LFD : Oui. Son radicalisme est sombre, mais heureusement, il y a une belle douceur chez lui. C’est ce qu’il dégage. Il nous fallait un jeune acteur qui n’incarnait pas au premier regard toute la violence qui l’habite dans le récit. Il ne fallait pas voir tous les signes de sa radicalisation dès le départ. On a répété plusieurs semaines, cinq ou six, avec Idir. C’était une forme d’entraînement. Il faut que les mécanismes de défense des acteurs se perdent, que le naturel prenne sa place dans leur jeu, dans leurs gestes devant la caméra. Trouver le juste milieu entre la méthode et l’instinct du jeu de comédien.

Le Clap : Depuis la sortie du film à Cannes, puis dans plusieurs pays en Europe, un débat s’est-il enclenché sur la radicalisation des adolescents?

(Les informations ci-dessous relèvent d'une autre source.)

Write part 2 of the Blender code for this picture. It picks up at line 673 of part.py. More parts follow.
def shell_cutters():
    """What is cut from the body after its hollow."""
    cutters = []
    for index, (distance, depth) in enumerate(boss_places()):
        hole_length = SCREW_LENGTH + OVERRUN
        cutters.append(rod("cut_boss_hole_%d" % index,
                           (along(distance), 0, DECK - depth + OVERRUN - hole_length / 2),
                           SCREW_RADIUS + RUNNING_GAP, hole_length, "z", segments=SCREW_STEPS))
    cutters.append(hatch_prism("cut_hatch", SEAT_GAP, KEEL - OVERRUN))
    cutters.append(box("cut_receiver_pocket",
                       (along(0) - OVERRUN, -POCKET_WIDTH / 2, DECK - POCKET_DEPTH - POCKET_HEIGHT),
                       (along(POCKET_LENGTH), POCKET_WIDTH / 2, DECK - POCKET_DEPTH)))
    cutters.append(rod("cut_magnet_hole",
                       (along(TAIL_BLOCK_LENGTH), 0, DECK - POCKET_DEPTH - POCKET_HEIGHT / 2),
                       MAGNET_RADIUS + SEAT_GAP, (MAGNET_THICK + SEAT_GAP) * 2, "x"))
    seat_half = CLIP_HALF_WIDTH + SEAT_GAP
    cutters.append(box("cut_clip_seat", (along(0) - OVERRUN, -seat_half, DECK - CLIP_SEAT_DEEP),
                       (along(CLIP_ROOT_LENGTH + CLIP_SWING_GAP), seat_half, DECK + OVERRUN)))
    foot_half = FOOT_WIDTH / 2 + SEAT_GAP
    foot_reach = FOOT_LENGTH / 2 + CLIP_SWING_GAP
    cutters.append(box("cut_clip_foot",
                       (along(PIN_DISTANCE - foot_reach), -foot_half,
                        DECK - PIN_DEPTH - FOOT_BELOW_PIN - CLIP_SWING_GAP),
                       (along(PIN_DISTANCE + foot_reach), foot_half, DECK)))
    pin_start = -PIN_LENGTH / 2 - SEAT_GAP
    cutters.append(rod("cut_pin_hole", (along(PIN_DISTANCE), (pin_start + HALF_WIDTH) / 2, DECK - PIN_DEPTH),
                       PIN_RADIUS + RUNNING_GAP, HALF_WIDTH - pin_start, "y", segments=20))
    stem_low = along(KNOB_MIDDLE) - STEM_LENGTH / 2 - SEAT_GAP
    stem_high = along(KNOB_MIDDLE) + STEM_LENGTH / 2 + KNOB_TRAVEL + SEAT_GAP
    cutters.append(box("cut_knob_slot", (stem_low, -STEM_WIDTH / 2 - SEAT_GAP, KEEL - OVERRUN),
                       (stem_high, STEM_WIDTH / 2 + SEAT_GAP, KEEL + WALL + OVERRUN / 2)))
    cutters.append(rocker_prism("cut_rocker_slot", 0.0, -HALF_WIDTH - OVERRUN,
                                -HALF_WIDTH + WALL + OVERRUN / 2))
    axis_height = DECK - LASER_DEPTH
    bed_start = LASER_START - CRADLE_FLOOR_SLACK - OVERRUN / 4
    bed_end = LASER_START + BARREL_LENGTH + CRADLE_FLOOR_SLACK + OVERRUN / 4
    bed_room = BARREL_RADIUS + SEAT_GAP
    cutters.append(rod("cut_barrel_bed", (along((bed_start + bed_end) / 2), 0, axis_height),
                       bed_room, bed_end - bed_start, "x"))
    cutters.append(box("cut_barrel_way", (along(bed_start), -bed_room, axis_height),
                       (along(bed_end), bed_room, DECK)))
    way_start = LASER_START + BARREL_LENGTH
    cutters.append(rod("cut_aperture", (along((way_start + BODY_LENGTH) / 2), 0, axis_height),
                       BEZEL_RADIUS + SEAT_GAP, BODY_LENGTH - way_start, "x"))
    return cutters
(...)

LFD : Oui, tout à fait. Dans les salles de cinémas, quand nous y étions invités, mais aussi dans les écoles et dans les milieux communautaires qui s’occupent des jeunes radicalisés, les discussions furent nombreuses. Chaque fois, les choses se disent. Oui, il y a une confrontation qui en ressort, mais c’est normal. Un jeune assez grand nous a dit : « Pourquoi vous voyez le côté noir des Arabes. Pourquoi ne pas avoir pris un Blanc? » On lui a répondu qu’avec un Blanc, ça aurait donné un autre film justement. Nous assumons nos choix. Et au-delà de ses origines culturelles, nous voulions prendre un garçon tout à fait normal pour qu’on s’identifie à lui, et ce, même s’il est musulman. Et si nous abordons l’islam radical, c’est parce que ces jeunes sont interpellés par ce phénomène dans la société actuelle en Belgique. Sa question était légitime cela dit. Le fanatisme n’est pas que musulman, une fois cela avoué, notre film a le mérite, nous le croyons, de provoquer une discussion constructive sur ce qui se passe actuellement dans le monde.

Le Jeune Ahmed prendra l’affiche en salle au Clap en juillet. Cette entrevue a été réalisée sur invitation, dans le cadre de la 22e édition des Rendez-vous du cinéma d’UniFrance 2020, à Paris.